I feel exactly the same way. The acting and content in both those scene really carries the romance in a way the Donner scenes just don't do.

What I'm coming around to is that there's probably no way to reconstruct the 'original vision' since that would be the 600-page script that was never completely shot. Scholars, weigh in here: if the time-reversal gag was the original ending, would Lois still have died at half-time? At the end? At all? It's fairly unworkable.
You're absolutely right. There were so many alterations to that original script and then so much that was not shot, it's impossible to recreate it with the materials available. And to answer your question, Lois was originally to have died at the end of Superman II, at the hands of the villains. This was to enrage Superman enough for him to reverse time, saving Lois and putting the villains back into the Phantom Zone. In this context everything would have fell into place quite nicely.

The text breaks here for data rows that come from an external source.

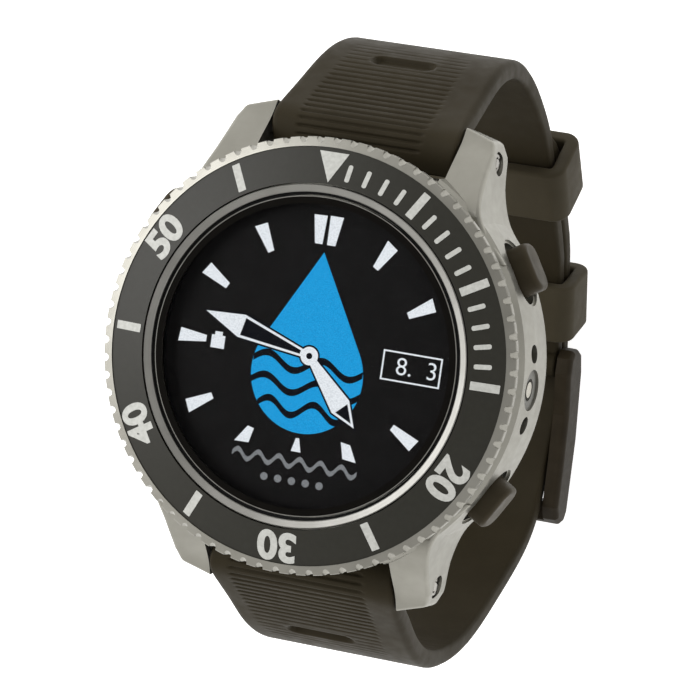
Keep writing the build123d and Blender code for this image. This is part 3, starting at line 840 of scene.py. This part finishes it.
def keeper(anchor, along, reach):
    """Moulded loop round both strap layers."""
    middle = anchor + along * reach
    inward = np.array((along[1], -along[0]))
    half = KEEPER_INNER_HALF + KEEPER_WALL / 2
    thick = LAYER + KEEPER_PLAY + KEEPER_WALL / 2
    points, outs = keeper_route(half, thick, 1.15)
    section = wall_section(KEEPER_WALL, KEEPER_LENGTH, 0.42)
    verts = []
    for point, out in zip(points, outs):
        for off, run in section:
            x, v = point + out * off
            y, z = middle + inward * v + along * run
            verts.append((x, y, z))
    return verts, grid_faces(len(points), len(section), close_rows=True)


def build_keepers():
    """Each keeper, at its reach along one of the straight sections."""
    for name, body, anchor, along, reach in (
        ("keeper_upper", "upper_keeper", BACK_1_START, BACK_1, 5.9),
        ("keeper_lower", "lower_keeper", BACK_CORNER, BACK_2, 6.8),
    ):
        # The keepers take the lighter copy of the strap rubber: painted light on their sides.
        piece = add_piece(name + "_loop", *keeper(anchor, along, reach), KEEPER_PAINTED_LIGHT_RUBBER, body, "strap_rubber")
        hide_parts(name)


# ---------------------------------------------------------------- dial pictures

PICTURE_LIFT = 0.01


def turned_points(points, degrees):
    """Points turned clockwise from 12 o'clock."""
    a = math.radians(degrees)
    return [(x * math.cos(a) + y * math.sin(a), y * math.cos(a) - x * math.sin(a)) for x, y in points]


def hour_markers():
    """Tapered markers: a double one at 12, none at 3 where the date is, short ones near 6."""
    shapes = [[(-1.2, 12.05), (-0.36, 12.05), (-0.2, 15.15), (-1.7, 15.1)]]
    shapes.append([(0.19, 12.05), (1.13, 12.05), (1.65, 15.2), (0.16, 15.2)])
    for hour in (1, 2, 4, 8, 9, 10, 11):
        marker = [(-0.35, 12.0), (0.35, 12.0), (0.75, 15.05), (-0.75, 15.2)]
        shapes.append(turned_points(marker, 30 * hour))
    shapes.append([(-0.18, -8.93), (0.18, -8.93), (0.55, -10.4), (-0.55, -10.4)])
    shapes.append([(4.95, -8.53), (6.02, -8.69), (6.92, -10.46), (5.38, -10.28)])
    shapes.append([(-5.84, -8.53), (-5.12, -8.71), (-5.51, -10.31), (-7.16, -10.34)])
    return shapes


def drop(tip, centre, radius):
    """Water drop outline: a circle drawn out to a point."""
    touch = math.asin(radius / (tip - centre))
    points = [(0, tip)]
    for k in range(41):
        a = touch - (math.pi + 2 * touch) * k / 40
        points.append((radius * math.cos(a), centre + radius * math.sin(a)))
    return points


def wave(y, half, thick, swing, turns):
    """Wavy band across the dial; turns counts half waves."""
    top = []
    for k in range(49):
        x = -half + 2 * half * k / 48
        top.append((x, y + swing * math.sin(turns * math.pi * k / 48)))
    return top + [(x, v - thick) for x, v in reversed(top)]


def framed(lo_x, hi_x, low, high, line):
    """Rectangle outline as four bars."""
    return [
        [(lo_x, high), (hi_x, high), (hi_x, high - line), (lo_x, high - line)],
        [(lo_x, low + line), (hi_x, low + line), (hi_x, low), (lo_x, low)],
        [(lo_x, high), (lo_x + line, high), (lo_x + line, low), (lo_x, low)],
        [(hi_x - line, high), (hi_x, high), (hi_x, low), (hi_x - line, low)],
    ]


def hand(angle, start, base_half, shoulder, shoulder_half, tip):
    """Long kite: a shaft that widens to its shoulders, then an arrow tip."""
    points = [(-base_half, start), (base_half, start), (shoulder_half, shoulder), (0, tip)]
    points.append((-shoulder_half, shoulder))
    return turned_points(points, angle)


def shaft(angle, start, base_half, end, end_half):
    """Dark hollow of a hand's shaft."""
    points = [(-base_half, start), (base_half, start), (end_half, end), (-end_half, end)]
    return turned_points(points, angle)


def round_mark(radius, count=28):
    """Disc about the dial's middle."""
    turns = [2 * math.pi * k / count for k in range(count)]
    return [(radius * math.cos(a), radius * math.sin(a)) for a in turns]


def build_hands(z):
    """White hands with a dark border, stacked above the picture at height z."""
    minute, hour = -76.4, 138
    white = [hand(minute, 0.9, 0.42, 8.4, 1.28, 12.8), hand(hour, 0.6, 0.42, 6.45, 1.2, 9.2)]
    border = [hand(minute, 0.9, 0.62, 8.4, 1.5, 13.2), hand(hour, 0.6, 0.62, 6.45, 1.42, 9.6)]
    border.append(round_mark(1.2))
    flat_piece("hand_borders", border, z + 0.02, DARK_LIT, "display", thickness=0.005)
    flat_piece("hands", white + [round_mark(1.0)], z + 0.03, WHITE_LIT, "display", thickness=0.01)
    hollow = [shaft(minute, 1.1, 0.2, 8.2, 0.98)]
    hollow.append(turned_points([(-0.82, 6.65), (0.82, 6.65), (0, 8.6)], hour))
    flat_piece("hand_hollows", hollow, z + 0.045, DARK_LIT, "display", thickness=0.008)
    flat_piece("hub_dot", [round_mark(0.34)], z + 0.055, DARK_LIT, "display", thickness=0.008)


def thin_ring(name, inner, outer, low, high, mat):
    """Flat ring on the crystal, about the dial's axis."""
    section = [(outer, low), (inner, low), (inner, high), (outer, high)]
    steps = 144
    verts = []
    for k in range(steps):
        a = 2 * math.pi * k / steps
        verts += [(r * math.cos(a), r * math.sin(a), z) for r, z in section]
    faces = grid_faces(steps, len(section), close_rows=True)
    add_piece(name, verts, faces, mat, "case", "crystal_glass", smooth=False)


def build_glass_border():
    """Black border printed round the crystal, and a grey ring on its polished edge that paints the edge's
    bright line: a painted highlight.
    """
    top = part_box("crystal")[1][2] / MM
    thin_ring("crystal_border", 16.35, 17.06, top + 0.005, top + 0.03, BORDER)
    # Grey ring on the polished edge: a painted highlight of its bright line.
    thin_ring("crystal_edge", 17.08, 17.17, top - 0.06, top, PAINTED_EDGE_HIGHLIGHT)


def half_collar(side, lug_y, low, high):
    """Arc of a collar about a spring bar: its section turned from one angle to another."""
    section = [(0.68, 14.2), (1.04, 14.2), (1.04, 14.76), (0.95, 14.85), (0.76, 14.85), (0.68, 14.78)]
    steps = 18
    verts = []
    for k in range(steps + 1):
        a = low + (high - low) * k / steps
        verts += [(side * x, lug_y + r * math.cos(a), LUG_BAR_Z + r * math.sin(a)) for r, x in section]
    count = len(section)
    faces = grid_faces(steps + 1, count)
    faces += [tuple(range(count))[::-1], tuple(range(len(verts) - count, len(verts)))]
    return verts, faces


def build_bar_collars():
    """Slotted steel collar round each spring bar tip, in the counterbore of its lug."""
    arcs = [(math.radians(low), math.radians(high)) for low, high in ((-42, 102), (138, 282))]
    for end, lug_y in (("12h", LUG_BAR_Y), ("6h", -LUG_BAR_Y)):
        for side, word in ((1, "3h"), (-1, "9h")):
            collar = merged(*(half_collar(side, lug_y, low, high) for low, high in arcs))
            name = f"bar_collar_{end}_{word}"
            add_piece(name, *collar, SMALL_STEEL, "case", "spring_steel", smooth=False)


def build_display():
    """The lit picture, as thin pieces just above the panel."""
    z = DISPLAY_Z + PICTURE_LIFT
    flat_piece("hour_markers", hour_markers(), z, WHITE_LIT, "display")
    flat_piece("drop_emblem", [drop(11.2, -2.0, 6.4)], z, BLUE_LIT, "display", thickness=0.01)
    waves = [wave(-0.7, 6.3, 0.75, 0.75, 4), wave(-3.1, 6.3, 0.75, 0.75, 4), wave(-5.5, 5.2, 0.75, 0.75, 4)]
    flat_piece("emblem_waves", waves, z + 0.01, DARK_LIT, "display", thickness=0.005)
    flat_piece("depth_line", [wave(-11.35, 7.2, 0.55, 0.5, 12)], z, GREY_LIT, "display", thickness=0.01)
    dots = [[(x + 1.6 * i, y - 13.6) for x, y in round_mark(0.42, 16)] for i in (-2, -1, 0, 1, 2)]
    flat_piece("depth_dots", dots, z, GREY_LIT, "display", thickness=0.01)
    flat_piece("date_window", framed(8.25, 14.95, -1.13, 2.1, 0.17), z, WHITE_LIT, "display")
    battery = [[(-11.4, 0.55), (-9.85, 0.55), (-9.85, -0.85), (-11.4, -0.85)]]
    battery.append([(-11.05, 0.95), (-10.2, 0.95), (-10.2, 0.55), (-11.05, 0.55)])
    flat_piece("battery_icon", battery, z, WHITE_LIT, "display")
    build_hands(z)


# ---------------------------------------------------------------- bezel scale

NUMERAL_R = 20.42


def insert_height(x, y):
    """Height of the conical insert's face."""
    r = math.hypot(x, y)
    (r0, z0), (r1, z1) = INSERT_EDGE, INSERT_INNER
    return z0 + (z1 - z0) * (r0 - r) / (r0 - r1) + 0.004


def rounded_bar(inner, outer, half, radius):
    """Radial bar at 12 o'clock with rounded corners."""
    corners = [(half - radius, inner + radius, -90), (half - radius, outer - radius, 0),
               (-half + radius, outer - radius, 90), (-half + radius, inner + radius, 180)]
    points = []
    for x, y, start in corners:
        for k in range(4):
            a = math.radians(start + 30 * k)
            points.append((x + radius * math.cos(a), y + radius * math.sin(a)))
    return points


def build_scale():
    """Bars at every fifth minute without a numeral, short ones up to 15, and the zero triangle."""
    shapes = []
    for minute in (5, 10, 15, 25, 35, 45, 55):
        shapes.append(turned_points(rounded_bar(18.95, 22.02, 0.45, 0.06), 6 * minute))
    for minute in list(range(1, 5)) + list(range(6, 10)) + list(range(11, 15)):
        shapes.append(turned_points(rounded_bar(19.15, 21.0, 0.26, 0.2), 6 * minute))
    shapes.append([(-1.68, 22.0), (0, 18.75), (1.68, 22.0)])
    flat_piece("bezel_scale", shapes, 0, MARK_PAINT, "insert_black", "bezel", 0.03, insert_height)


def text_outline_mesh(text, size, weight):
    """A line of digits as a flat mesh, centred, in mm."""
    curve = bpy.data.curves.new("digits", "FONT")
    curve.body = text
    curve.size = size
    curve.offset = weight
    curve.align_x = "CENTER"
    curve.align_y = "CENTER"
    curve.resolution_u = 6
    holder = bpy.data.objects.new("digits", curve)
    mesh = bpy.data.meshes.new_from_object(holder)
    points = [(v.co.x, v.co.y) for v in mesh.vertices]
    faces = [tuple(p.vertices) for p in mesh.polygons]
    bpy.data.objects.remove(holder)
    return points, faces


def build_digits(name, text, size, weight, place, mat, slot, body, height, stretch=1.0):
    """Digits laid on a surface: place(x, y) moves them, height(x, y) lifts them."""
    points, faces = text_outline_mesh(text, size, weight)
    verts = []
    for lift in (0.03, -0.01):
        for x, y in points:
            px, py = place(x * stretch, y)
            verts.append((px, py, height(px, py) + lift))
    count = len(points)
    solid = list(faces) + [tuple(count + k for k in reversed(f)) for f in faces]
    edges = {}
    for f in faces:
        for a, b in zip(f, f[1:] + f[:1]):
            edges[(a, b)] = True
    for a, b in edges:
        if (b, a) not in edges:
            solid.append((a, count + a, count + b, b))
    return add_piece(name, verts, solid, mat, body, slot, smooth=False)


def build_numerals():
    """The bezel's numerals, upright when their minute is at 12 o'clock."""
    for minute in (20, 30, 40, 50):

        def place(x, y, angle=6 * minute):
            return turned_points([(x, y + NUMERAL_R)], angle)[0]

        name = f"numeral_{minute}"
        surface = (MARK_PAINT, "insert_black", "bezel", insert_height)
        build_digits(name, str(minute), 4.35, 0.17, place, *surface, stretch=1.04)


def build_date():
    """Digits in the date window."""

    def at_window(x, y):
        return x + 12.2, y + 0.45

    def level(x, y):
        return DISPLAY_Z + PICTURE_LIFT

    build_digits("date_digits", "8.  3", 2.7, -0.02, at_window, WHITE_LIT, "display", "case", level)


# ---------------------------------------------------------------- build

bpy.context.scene.view_settings.view_transform = "Standard"
add_world()
add_floor()
add_camera()
add_light("key", (-0.62, 0.15, 0.64), size=0.8, power=4.6)
add_light("fill", (0.5, -0.3, 0.5), size=0.9, power=0.6)
dress_nodes()
build_buckle_half()
build_tail_half()
build_keepers()
build_scale()
build_numerals()
build_date()
build_display()
build_glass_border()
build_bar_collars()
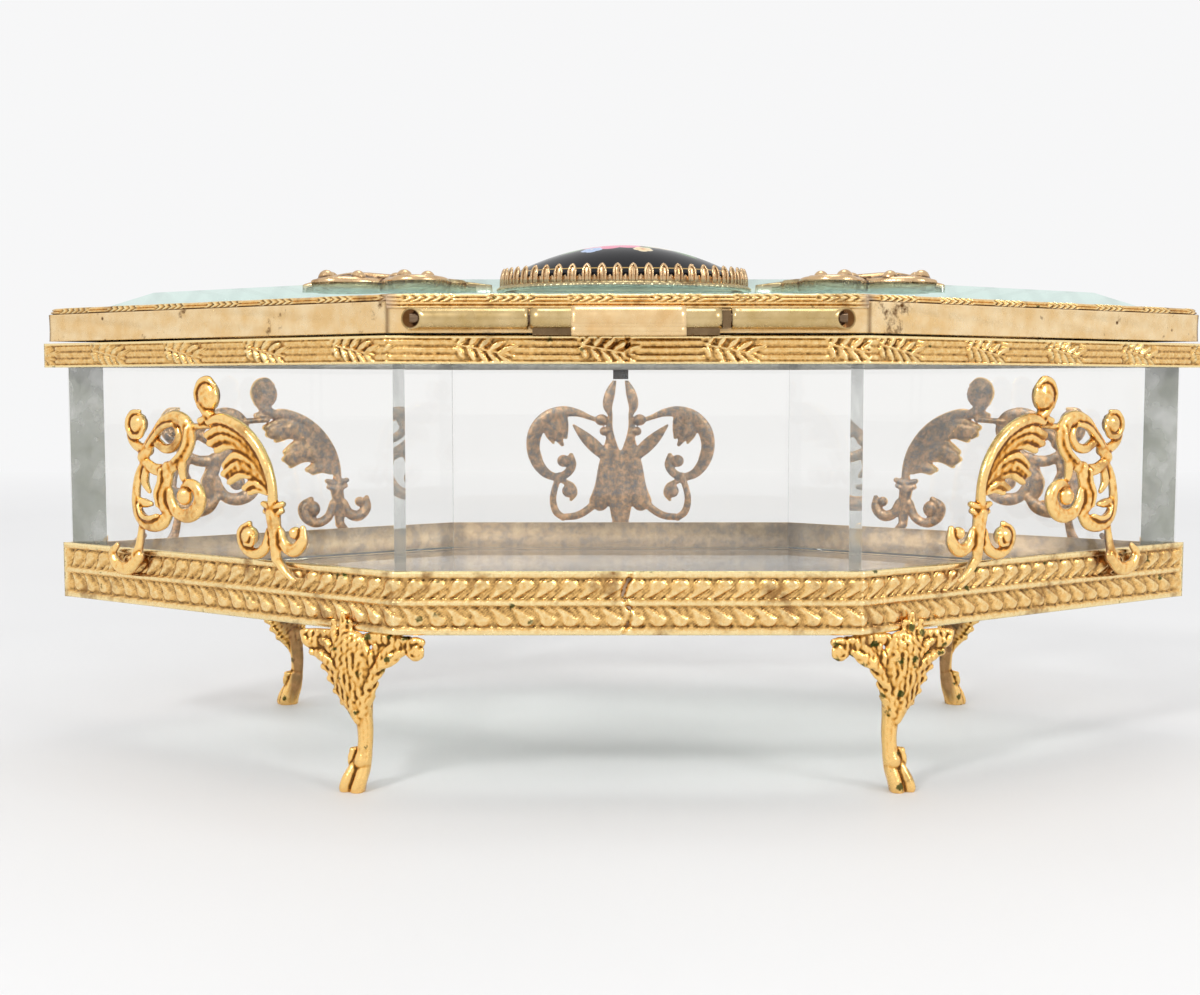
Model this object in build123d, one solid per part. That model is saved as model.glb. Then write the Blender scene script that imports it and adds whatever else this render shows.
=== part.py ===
"""Glass casket: a six-sided glass box on four hoofed legs, with a hinged bevelled lid.

Millimetres, +Z up, the floor at Z = 0. The plan is a long hexagon with its points on X.
The hinge is on the -Y side and the front palmette on the +Y side.
"""
from build123d import *
from math import atan2, cos, degrees, pi, sin, tan
import os

os.makedirs("parts", exist_ok=True)

# Plan of the base strip's outer face
base_half_length = 107.2
base_half_centre = 38.0
base_half_depth = 45.7

# Base strip and floor
leg_height = 26.4
strip_height = 10.4
strip_wall = 0.9
strip_fillet = 0.4
fillet_height = 1.25
flange_width = 5.0
flange_thickness = 0.8
floor_thickness = 4.0

# Glass walls
wall_thickness = 5.0
wall_show = 33.3

# Upper rim
rim_overhang = 2.4
rim_height = 4.5
rim_web = 0.8
rim_reeds = 3
reed_depth = 0.35

# Lid
lid_gap = 0.4
lid_inset = 0.6
band_height = 4.4
band_wall = 0.9
shelf_rise = 1.0
shelf_thickness = 0.6
shelf_width = 3.2
lip_height = 1.8
lip_width = 2.2
lip_inset = 0.2
glass_edge = 2.0
glass_rise = 7.6
glass_bevel = 10.0
glass_clearance = 0.1

# Hinge
tube_radius = 1.7
pin_radius = 0.8
pin_clearance = 0.05
strap_wall = 0.3
strap_half_width = 9.0
solder_clearance = 0.03
swing_clearance = 0.25
body_tube_left = 15.4
body_tube_right = 14.6
tube_gap_left = 0.4
tube_gap_right = 1.6
lid_tube_reach = 36.0
foot_plate = 0.25
foot_depth = 3.0
saddle_height = 2.0

# Medallion and its bezel
oval_half_length = 22.4
oval_half_width = 17.4
oval_edge = 2.6
dome_rise = 6.2
bezel_clearance = 0.1
bezel_wall = 0.7
bezel_height = 2.2
bead_flange = 0.8
bead_height = 1.0
prong_count = 52
prong_radius = 0.4
prong_height = 3.9

# Castings
casting_depth = 2.4
leaf_depth = 1.6
ball_flatness = 0.8
scroll_shift = -1.4
leg_depth = 3.0
leg_back_from_corner = 5.9
leg_back_turn = 12.0
leg_front_from_end = 38.5
leg_front_turn = 0.0
leg_proud = 1.0
volute_radius = 1.7
lid_ornament_start = 25.2
lid_ornament_depth = 3.2
lid_ornament_eye_height = 4.2
lid_ornament_eye_radius = 1.3

# Front catch
keeper_width = 3.3
keeper_depth = 2.0
keeper_drop = 2.0
tab_width = 9.0
tab_thickness = 1.2

# Heights of the seats, from the floor up
strip_top = leg_height + strip_height
floor_bottom = leg_height + flange_thickness
floor_top = floor_bottom + floor_thickness
rim_bottom = strip_top + wall_show
rim_top = rim_bottom + rim_height
glass_top = rim_top - rim_web
lid_bottom = rim_top + lid_gap
band_top = lid_bottom + band_height
shelf_bottom = lid_bottom + shelf_rise
shelf_top = shelf_bottom + shelf_thickness
lip_top = band_top + lip_height
lid_glass_top = shelf_top + glass_rise

# Insets of the plan, from the base strip's outer face
side_angle = atan2(base_half_depth, base_half_length - base_half_centre)
glass_inset = strip_wall
inside_inset = glass_inset + wall_thickness
rim_inset = glass_inset - rim_overhang
lid_outer_inset = rim_inset + lid_inset
lid_glass_inset = lid_outer_inset + band_wall + glass_clearance

# Hinge axis
sleeve_radius = tube_radius + solder_clearance + strap_wall
axis_offset = sleeve_radius + swing_clearance
lid_back = base_half_depth - lid_outer_inset
axis_y = -(lid_back + axis_offset)
axis_z = lid_bottom + band_height / 2
back_reach = sleeve_radius - axis_y


def outline(inset):
    """Corners of the plan hexagon, each side moved inwards by inset."""
    centre = base_half_centre - inset * tan(side_angle / 2)
    length = base_half_length - inset / sin(side_angle)
    depth = base_half_depth - inset
    return [(-centre, -depth), (centre, -depth), (length, 0), (centre, depth), (-centre, depth), (-length, 0)]


def slab(inset, bottom, top):
    """Hexagonal plate between two heights."""
    face = Polygon(*outline(inset), align=None)
    return extrude(Pos(0, 0, bottom) * face, amount=top - bottom)


def moulding(profile):
    """Hexagonal body whose side follows the (inset, height) points of profile."""
    sections = [Pos(0, 0, z) * Polygon(*outline(inset), align=None) for inset, z in profile]
    return loft(sections, ruled=True)


def write(name, shape):
    """Save one piece under its node name."""
    export_step(shape, f"parts/{name}.step")


def share_of(values, share):
    """Value at a share of the way along an evenly spaced list."""
    place = share * (len(values) - 1)
    index = min(int(place), len(values) - 2)
    return values[index] + (values[index + 1] - values[index]) * (place - index)


stroke_steps = 3


def stroke(points, widths, depth):
    """Flat tapered band about the curve through points, depth thick about the drawing plane."""
    line = Spline(*points)
    steps = stroke_steps * len(points)
    left = []
    right = []
    for step in range(steps + 1):
        share = step / steps
        at = line.position_at(share)
        run = line.tangent_at(share)
        half = share_of(widths, share) / 2
        side = Vector(-run.Y, run.X) * half
        left.append(at + side)
        right.append(at - side)
    right.reverse()
    border = Spline(*left) + Line(left[-1], right[0]) + Spline(*right) + Line(right[-1], left[0])
    face = make_face(border)
    return extrude(face, amount=depth / 2, both=True)


def ball(x, y, radius, depth):
    """Scroll eye: a ball cut flat, front and back, to fit between the casting's faces."""
    return Pos(x, y) * (Sphere(radius) & Box(2 * radius, 2 * radius, depth * ball_flatness))


def bead(x, y, radius, depth):
    """Round button as thick as the casting."""
    return Pos(x, y) * Cylinder(radius, depth)


def joined(pieces):
    """One casting from overlapping pieces."""
    whole = pieces[0]
    for piece in pieces[1:]:
        whole = whole + piece
    return whole


def mirror_x(shape):
    """Copy across the casket's middle, left for right."""
    return mirror(shape, about=Plane.YZ)


def mirror_y(shape):
    """Copy across the casket's length, front for back."""
    return mirror(shape, about=Plane.XZ)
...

If you're talking about making the best Superman II without any sort of connection to returns, then simply cut out all the world spinning nonsense AND the super-kiss and have Clark trusting Lois on that Balcony to stay quiet about the secret and then have him fly straight to the North Pole. That's the simplest, and probably best choice if all you're concerned with is making Superman II itself the best Superman II it can be, everything else be damned.

I agree, and I'm sure out of the inevitably high number of fan edits that will come from Superman II, one version will end in this way. For those of us who want to acknowledge Superman Returns in continuity, there will be other versions.

Personally, though ,I would have preferred that Singer have adapted "Secret Identity" if he wanted to keep Superman grounded and attack many of the same themes he attacked in the movie. That graphic novel is one of the purest, most inspirational and heartfelt studies on Superman I've read.

Yes, that's a great graphic novel! A very mature and insightful exploration on what it means to be Superman, and of course a great "What If?" scenario.